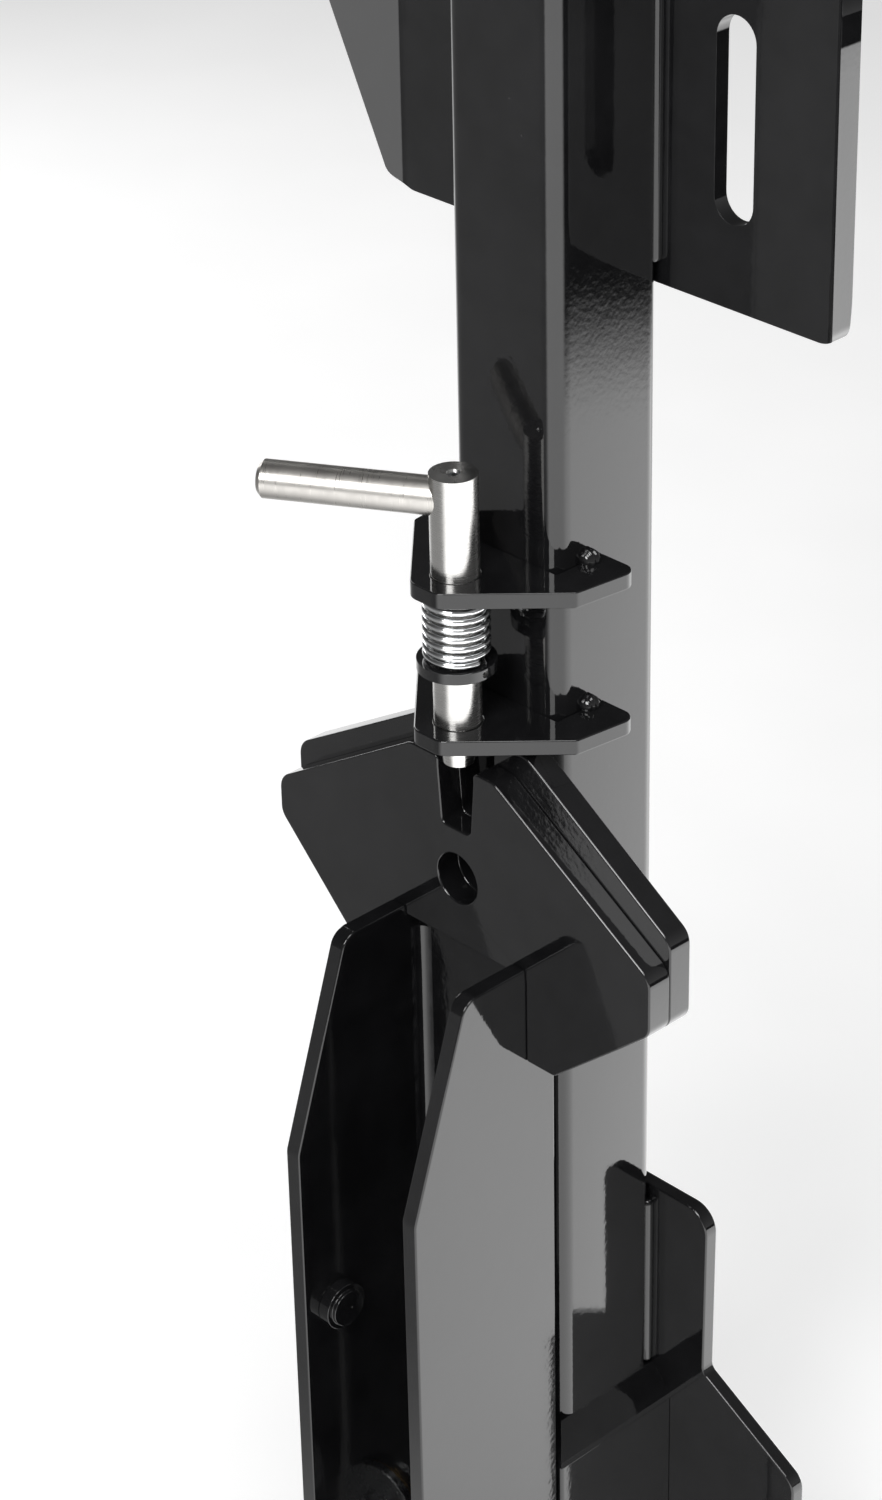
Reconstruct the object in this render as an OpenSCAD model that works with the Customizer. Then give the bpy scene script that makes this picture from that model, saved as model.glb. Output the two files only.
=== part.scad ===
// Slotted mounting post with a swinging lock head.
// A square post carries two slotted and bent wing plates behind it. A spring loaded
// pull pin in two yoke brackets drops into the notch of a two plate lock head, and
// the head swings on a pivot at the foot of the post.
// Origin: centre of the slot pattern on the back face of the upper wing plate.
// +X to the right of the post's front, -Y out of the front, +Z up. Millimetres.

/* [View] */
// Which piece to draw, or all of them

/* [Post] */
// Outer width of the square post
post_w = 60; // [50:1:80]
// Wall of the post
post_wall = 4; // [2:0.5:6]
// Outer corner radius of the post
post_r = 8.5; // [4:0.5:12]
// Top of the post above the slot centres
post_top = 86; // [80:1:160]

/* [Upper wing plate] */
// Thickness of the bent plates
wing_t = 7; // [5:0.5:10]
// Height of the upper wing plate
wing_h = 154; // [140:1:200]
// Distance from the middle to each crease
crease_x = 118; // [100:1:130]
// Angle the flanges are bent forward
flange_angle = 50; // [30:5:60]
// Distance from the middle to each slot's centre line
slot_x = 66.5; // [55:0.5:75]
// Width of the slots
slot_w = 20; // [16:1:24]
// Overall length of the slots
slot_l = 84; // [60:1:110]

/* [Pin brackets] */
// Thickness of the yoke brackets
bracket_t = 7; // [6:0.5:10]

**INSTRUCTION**
Copy the lines from the start of the data verbatim, stopping after the line containing "all of them".

**CORRECT RESPONSE**
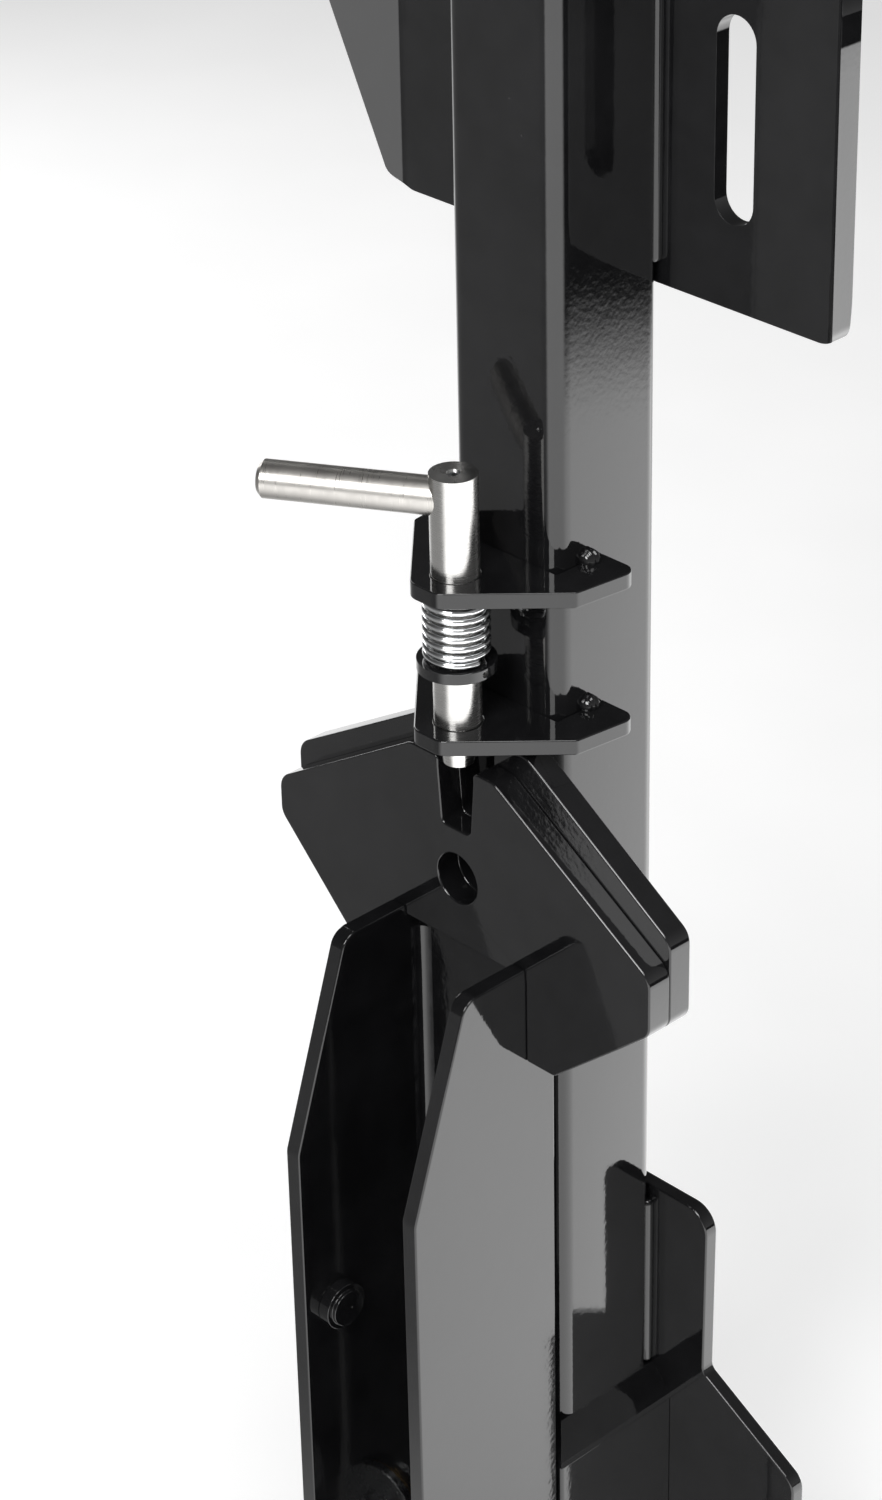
Reconstruct the object in this render as an OpenSCAD model that works with the Customizer. Then give the bpy scene script that makes this picture from that model, saved as model.glb. Output the two files only.
=== part.scad ===
// Slotted mounting post with a swinging lock head.
// A square post carries two slotted and bent wing plates behind it. A spring loaded
// pull pin in two yoke brackets drops into the notch of a two plate lock head, and
// the head swings on a pivot at the foot of the post.
// Origin: centre of the slot pattern on the back face of the upper wing plate.
// +X to the right of the post's front, -Y out of the front, +Z up. Millimetres.

/* [View] */
// Which piece to draw, or all of them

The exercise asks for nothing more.